**GOAL:** From the line containing "lump.to_mesh(mesh)" through the line containing "cad_parts[node].hide_render = cad_parts[node].hide_viewport", retype each line exactly; include both end lines and nothing beyond them.

— START OF DATASET RECORDS —

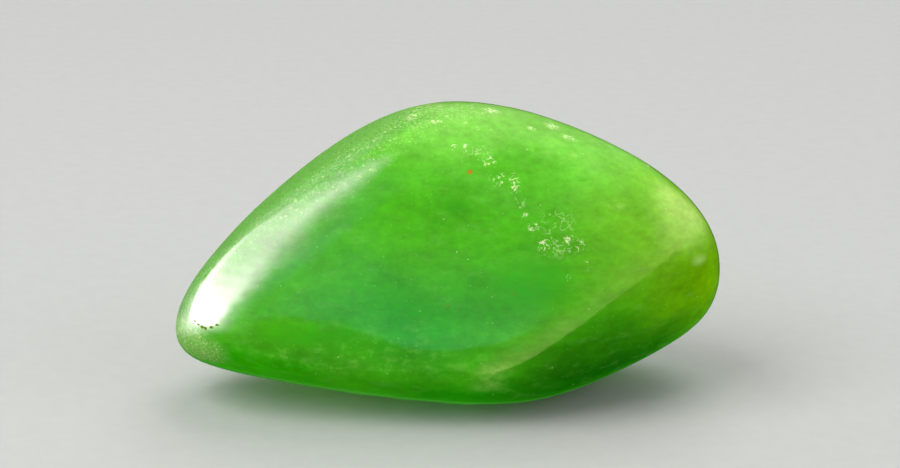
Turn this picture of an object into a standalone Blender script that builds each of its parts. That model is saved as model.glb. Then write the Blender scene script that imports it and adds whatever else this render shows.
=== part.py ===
"""A tumbled chrysoprase pebble, as one closed solid.

The stone is a convex lump whose sides are gently domed faces, worn into each other along broad soft edges.
The frame is in metres with +Z up. The long axis lies along X with the thin tip at -X, the broad front face
looks along -Y, and the origin is on the ground below the middle of the stone. It rests on a small flat that
is worn on its underside.
"""

import math

import bmesh
import bpy
import numpy as np
from mathutils import Vector

# Millimetres to metres
MM = 0.001

# The core is the point that every worn face is measured from, in millimetres above the ground.
CORE_HEIGHT = 8.5

# Half-lengths of the ball of points that is worn down to the stone, in millimetres
ROUGH_HALF_LENGTHS = (16.0, 7.0, 9.0)
ROUGH_SUBDIVISIONS = 5

# Each worn face: azimuth (0 is the front, 90 the right end) and elevation of its outward direction in
# degrees, then its reach from the core, the radius of its dome, and how far it is worn into its neighbours,
# in millimetres.
WORN_FACES = {
    "front": (0, 15, 6.6, 80, 0.8),
    "upper left bevel, lower run": (-94, 44, 11.3, 80, 1.0),
    "upper left bevel, upper run": (-96, 58, 9.2, 80, 1.0),
    "upper left, back side": (-146, 25, 9.8, 50, 1.0),
    "left shoulder": (-62, 18, 15.4, 40, 1.0),
    "left tip": (-88, -16, 18.1, 8, 0.7),
    "top": (-165, 72, 9.8, 45, 0.9),
    "top right, front side": (60, 71, 9.5, 100, 1.1),
    "top right, back side": (158, 38, 10.1, 60, 1.1),
    "upper right corner": (108, 40, 13.7, 60, 1.0),
    "right end": (90, 0, 16.6, 30, 1.0),
    "lower right facet": (30, -26, 10.5, 120, 0.7),
    "lower right, front underside": (60, -66, 10.6, 150, 0.6),
    "lower right, underneath": (100, -60, 13.5, 60, 0.8),
    "lower right corner": (80, -43, 17.0, 60, 0.7),
    "bottom bevel": (-13, -60, 9.1, 120, 0.8),
    "back": (176, 14, 7.3, 50, 1.2),
    "back, low down": (188, -24, 8.0, 50, 1.2),
    "base": (0, -90, 9.2, 80, 0.8),
}

# Shallow hollows left between the faces: azimuth and elevation of the place in degrees, depth at the middle
# and the distance over which it fades, in millimetres
WORN_HOLLOWS = {
    "low on the front, left": (-56, -6, 0.06, 3.0),
    "middle of the front": (-6, -8, 0.07, 3.0),
    "high on the right": (84, 34, 0.06, 3.2),
    "behind, left of the middle": (-156, 10, 0.16, 3.6),
    "behind, low on the right": (140, -20, 0.18, 3.4),
    "top, towards the back": (170, 58, 0.08, 3.0),
}

# Corners of the flat that the stone rests on, seen from above, in millimetres. The stone around it stays at
# least the clearance above the ground.
FLAT_CORNERS = ((4.9, -1.4), (5.7, 2.8), (-4.6, 3.0), (-5.2, -0.7))
FLAT_CLEARANCE = 0.3

# Points this close to the rim around the underside are moved onto it, in millimetres.
RIM_SNAP = 0.12

# No edge or hollow lies further than this from the core, in millimetres.
FURTHEST_REACH = 30.0
HALVINGS = 40

CHRYSOPRASE_GREEN = (0.146, 0.463, 0.073, 1.0)
POLISH_ROUGHNESS = 0.18


def clear_scene():
    for old in list(bpy.data.objects):
        bpy.data.objects.remove(old, do_unlink=True)


def direction(azimuth, elevation):
    """The unit vector of an azimuth, from the front towards the right end, and an elevation."""
    turn = math.radians(azimuth)
    lift = math.radians(elevation)
    return np.array(
        [
            math.sin(turn) * math.cos(lift),
            -math.cos(turn) * math.cos(lift),
            math.sin(lift),
        ]
    )


def wear_at(points):
    """How worn away the stone is at each point around the core: under 1 in the stone and over 1 outside it."""
    total = np.zeros(len(points))
    for azimuth, elevation, reach, dome, wear in WORN_FACES.values():
        outward = direction(azimuth, elevation)
        height = points @ outward
        aside = points - height[:, None] * outward
        sag = np.sum(aside * aside, axis=1) / (2 * dome)
        total += np.exp((height + sag - reach) / wear)
    return total


def hollow_depth(points):
    """How deep the shallow hollows are at each point of the surface."""
    depth = np.zeros(len(points))
    outward = points / np.linalg.norm(points, axis=1)[:, None]
    for azimuth, elevation, deepest, spread in WORN_HOLLOWS.values():
        place = direction(azimuth, elevation)
        # The distance along the surface is close to the distance from the ray through the hollow's middle.
        away = np.linalg.norm(points - (points @ place)[:, None] * place, axis=1)
        away = np.where(outward @ place > 0, away, FURTHEST_REACH)
        depth += deepest * np.exp(-((away / spread) ** 2))
    return depth


def worn_points(rays):
    """Where each ray from the core meets the worn surface, found by halving."""
    near = np.zeros(len(rays))
    far = np.full(len(rays), FURTHEST_REACH)
    for _ in range(HALVINGS):
        middle = (near + far) / 2
        inside = wear_at(rays * middle[:, None]) < 1
        near = np.where(inside, middle, near)
        far = np.where(inside, far, middle)
    surface = rays * near[:, None]
    return surface - rays * hollow_depth(surface)[:, None]


def place_above_origin(points):
    """Moves the stone from its core to its place above the origin."""
    placed = points + np.array([0.0, 0.0, CORE_HEIGHT])
    middle = (placed.min(axis=0) + placed.max(axis=0)) / 2
    placed[:, 0] -= middle[0]
    placed[:, 1] -= middle[1]
    return placed


def rim_in_order(lump):
    """The points around the open underside, one after the other, against the clock seen from above."""
    ahead = {}
    for edge in lump.edges:
        if edge.is_boundary:
            loop = edge.link_loops[0]
            ahead[loop.link_loop_next.vert] = loop.vert
    rim = [next(iter(ahead))]
    while ahead[rim[-1]] != rim[0]:
        rim.append(ahead[rim[-1]])
    middle = sum((vert.co for vert in rim), Vector()) / len(rim)
    turning = sum((rim[i - 1].co - middle).cross(rim[i].co - middle).z for i in range(len(rim)))
    return rim if turning > 0 else rim[::-1]


def open_underside(lump):
    """Takes away what lies below the clearance, and leaves a clean rim at that height."""
    height = FLAT_CLEARANCE * MM
    for vert in lump.verts:
        if abs(vert.co.z - height) < RIM_SNAP * MM:
            vert.co.z = height
    everything = lump.verts[:] + lump.edges[:] + lump.faces[:]
    bmesh.ops.bisect_plane(
        lump, geom=everything, dist=1e-7, plane_co=(0, 0, height), plane_no=(0, 0, -1), clear_outer=True
    )


def corner_below(place, rim, corners):
    """The corner of the flat that lies furthest out on this side, with the rim taken as an oval."""
    half_length = max(abs(vert.co.x) for vert in rim)
    half_depth = max(abs(vert.co.y) for vert in rim)
    outward = Vector((place.x / half_length**2, place.y / half_depth**2, 0))
    return max(corners, key=lambda corner: corner.co.dot(outward))


def wear_resting_flat(lump):
    """Closes the underside with a four-cornered flat on the ground and a band that slopes up to the rim."""
    open_underside(lump)
    corners = [lump.verts.new((x * MM, y * MM, 0.0)) for x, y in FLAT_CORNERS]
    rim = rim_in_order(lump)
    below = [corner_below((vert.co + rim[place - 1].co) / 2, rim, corners) for place, vert in enumerate(rim)]
    for place, vert in enumerate(rim):
        before = rim[place - 1]
        lump.faces.new((before, vert, below[place]))
        if below[place] != below[place - 1]:
            lump.faces.new((before, below[place], below[place - 1]))
    lump.faces.new(corners)


def polished_chrysoprase():
    material = bpy.data.materials.new("Polished chrysoprase")
    material.use_nodes = True
    shader = material.node_tree.nodes["Principled BSDF"]
    shader.inputs["Base Color"].default_value = CHRYSOPRASE_GREEN
    shader.inputs["Roughness"].default_value = POLISH_ROUGHNESS
    shader.inputs["Metallic"].default_value = 0.0
    material.diffuse_color = CHRYSOPRASE_GREEN
    return material


def pebble(collection):
    """A ball of triangles, each point of which is worn along its ray from the core."""
    lump = bmesh.new()
    bmesh.ops.create_icosphere(lump, subdivisions=ROUGH_SUBDIVISIONS, radius=1.0)
    rough = np.array([vert.co[:] for vert in lump.verts]) * ROUGH_HALF_LENGTHS
    rays = rough / np.linalg.norm(rough, axis=1)[:, None]
    for vert, place in zip(lump.verts, place_above_origin(worn_points(rays))):
        vert.co = place * MM
    wear_resting_flat(lump)
    bmesh.ops.recalc_face_normals(lump, faces=lump.faces)
    mesh = bpy.data.meshes.new("pebble")
    lump.to_mesh(mesh)
    lump.free()
    mesh.shade_smooth()
    mesh.materials.append(polished_chrysoprase())
    stone = bpy.data.objects.new("pebble", mesh)
    collection.objects.link(stone)
    return stone


def build():
    clear_scene()
    collection = bpy.data.collections.new("Tumbled chrysoprase")
    bpy.context.scene.collection.children.link(collection)
    pebble(collection)


build()
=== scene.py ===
import math

import bpy
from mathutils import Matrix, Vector, noise


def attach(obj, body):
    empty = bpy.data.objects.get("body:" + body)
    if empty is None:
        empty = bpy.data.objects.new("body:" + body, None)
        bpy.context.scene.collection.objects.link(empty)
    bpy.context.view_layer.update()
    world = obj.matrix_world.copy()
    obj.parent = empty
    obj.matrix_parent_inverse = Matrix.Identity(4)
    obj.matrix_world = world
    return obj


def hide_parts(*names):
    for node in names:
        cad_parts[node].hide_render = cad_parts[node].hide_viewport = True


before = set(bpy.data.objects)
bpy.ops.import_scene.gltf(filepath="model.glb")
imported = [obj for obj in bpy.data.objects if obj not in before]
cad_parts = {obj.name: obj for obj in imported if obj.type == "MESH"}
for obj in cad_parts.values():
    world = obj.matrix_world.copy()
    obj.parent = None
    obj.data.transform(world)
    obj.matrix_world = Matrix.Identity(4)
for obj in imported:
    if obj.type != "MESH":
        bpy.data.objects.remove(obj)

bl_info = {
    "name": "Tumbled chrysoprase pebble",
    "version": (1, 0, 0),
    "blender": (4, 5, 0),
    "location": "View3D > Sidebar > Chrysoprase",
    "description": "Makes a polished, translucent chrysoprase pebble and the stage that it lies on",
    "category": "Add Mesh",
}

MM = 0.001


class PebbleSettings(bpy.types.PropertyGroup):
    """The pebble's sizes, colours and polish."""

    flat_ring: bpy.props.FloatProperty(
        name="Flat ring",
        description="Width of each of the rings that round the edge of the resting flat",
        default=0.0006,
        unit="LENGTH",
        subtype="DISTANCE",
    )
    wander: bpy.props.FloatProperty(
        name="Wander",
        description="How far the polished sides wander from an even dome",
        default=0.00005,
        unit="LENGTH",
        subtype="DISTANCE",
    )
    ripple: bpy.props.FloatProperty(
        name="Ripple",
        description="Height of the faint ripple that polishing left",
        default=0.0000045,
        unit="LENGTH",
        subtype="DISTANCE",
    )
    frost_height: bpy.props.FloatProperty(
        name="Frost height",
        description="Height of the grain on the edge that the polish didn't reach",
        default=0.000025,
        unit="LENGTH",
        subtype="DISTANCE",
    )
    body_green: bpy.props.FloatVectorProperty(
        name="Body green",
        description="Colour of most of the stone",
        default=(0.1, 0.54, 0.008),
        subtype="COLOR",
    )
    # Top green is partly painted light: the top is made lighter and yellower as if lit from above. The same
    # green also colours the pale wisps and the frosted tip.
    top_green: bpy.props.FloatVectorProperty(
        name="Top green",
        description="Lighter, yellower colour towards the top",
        default=(0.3, 0.68, 0.12),
        subtype="COLOR",
    )
    milky_green: bpy.props.FloatVectorProperty(
        name="Milky green",
        description="Bluish, clouded colour low in the middle",
        default=(0.035, 0.42, 0.012),
        subtype="COLOR",
    )
    # End green is partly the stone's own yellow-olive and partly painted glow of light coming through the right
    # end.
    end_green: bpy.props.FloatVectorProperty(
        name="End green",
        description="Yellow-olive colour of the right end",
        default=(0.22, 0.52, 0.0005),
        subtype="COLOR",
    )
    # Partly the stone's own deeper green and partly painted shade on the lower right facet, which faces down
    # and away from the light.
    deep_shaded_green: bpy.props.FloatVectorProperty(
        name="Deep green",
        description="Bottle green of the lower right, where the stone is clearest",
        default=(0.001, 0.135, 0.0002),
        subtype="COLOR",
    )
    tip_green: bpy.props.FloatVectorProperty(
        name="Tip green",
        description="Full green of the left tip, along the bottom and in the dark streaks",
        default=(0.012, 0.4, 0.0003),
        subtype="COLOR",
    )
    # Painted glow: bright green low on the left tip, standing in for light coming through it.
    tip_glow_green: bpy.props.FloatVectorProperty(
        name="Fresh green",
        description="Bright green low on the left tip, where light comes through",
        default=(0.06, 0.66, 0.0005),
        subtype="COLOR",
    )
    frost_green: bpy.props.FloatVectorProperty(
        name="Frost green",
        description="Olive green of the frosted edge",
        default=(0.12, 0.37, 0.05),
        subtype="COLOR",
    )
    pale_yellow: bpy.props.FloatVectorProperty(
        name="Pale yellow",
        description="Colour of the pale clouds at the right end and of the yellow marks",
        default=(0.52, 0.74, 0.19),
        subtype="COLOR",
    )
    fleck_white: bpy.props.FloatVectorProperty(
        name="Fleck white",
        description="Colour of the healed crack's flecks, the glitter and the small chips",
        default=(0.85, 0.95, 0.5),
        subtype="COLOR",
    )
    speck_rust: bpy.props.FloatVectorProperty(
        name="Speck rust",
        description="Colour of the small rusty specks",
        default=(0.22, 0.16, 0.02),
        subtype="COLOR",
    )
    speck_orange: bpy.props.FloatVectorProperty(
        name="Speck orange",
        description="Colour of the one orange speck",
        default=(0.8, 0.17, 0.01),
        subtype="COLOR",
    )
    polish: bpy.props.FloatProperty(
        name="Polish",
        description="Roughness of the polished sides",
        default=0.07,
        min=0.0,
        max=1.0,
        subtype="FACTOR",
    )
    frost: bpy.props.FloatProperty(
        name="Frost",
        description="Roughness of the edge that the polish didn't reach",
        default=0.36,
        min=0.0,
        max=1.0,
        subtype="FACTOR",
    )
    translucence: bpy.props.FloatProperty(
        name="Translucence",
        description="Share of the light that spreads inside the stone",
        default=1.0,
        min=0.0,
        max=1.0,
        subtype="FACTOR",
    )
    spread: bpy.props.FloatProperty(
        name="Spread",
        description="How far light spreads inside the stone",
        default=0.0035,
        unit="LENGTH",
        subtype="DISTANCE",
    )


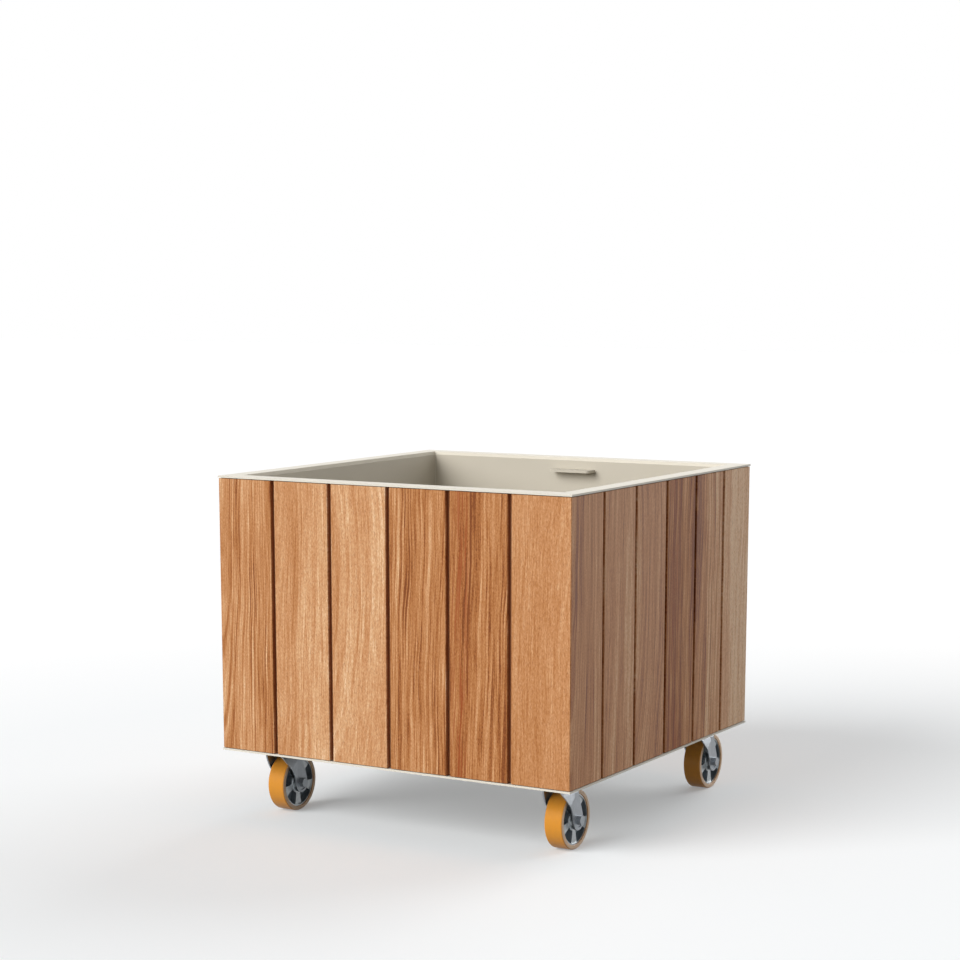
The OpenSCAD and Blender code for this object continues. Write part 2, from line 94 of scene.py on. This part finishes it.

— END OF DATASET RECORDS —

**WRITTEN RESPONSE:**
    lump.to_mesh(mesh)
    lump.free()
    mesh.shade_smooth()
    mesh.materials.append(polished_chrysoprase())
    stone = bpy.data.objects.new("pebble", mesh)
    collection.objects.link(stone)
    return stone


def build():
    clear_scene()
    collection = bpy.data.collections.new("Tumbled chrysoprase")
    bpy.context.scene.collection.children.link(collection)
    pebble(collection)


build()
=== scene.py ===
import math

import bpy
from mathutils import Matrix, Vector, noise


def attach(obj, body):
    empty = bpy.data.objects.get("body:" + body)
    if empty is None:
        empty = bpy.data.objects.new("body:" + body, None)
        bpy.context.scene.collection.objects.link(empty)
    bpy.context.view_layer.update()
    world = obj.matrix_world.copy()
    obj.parent = empty
    obj.matrix_parent_inverse = Matrix.Identity(4)
    obj.matrix_world = world
    return obj


def hide_parts(*names):
    for node in names:
        cad_parts[node].hide_render = cad_parts[node].hide_viewport = True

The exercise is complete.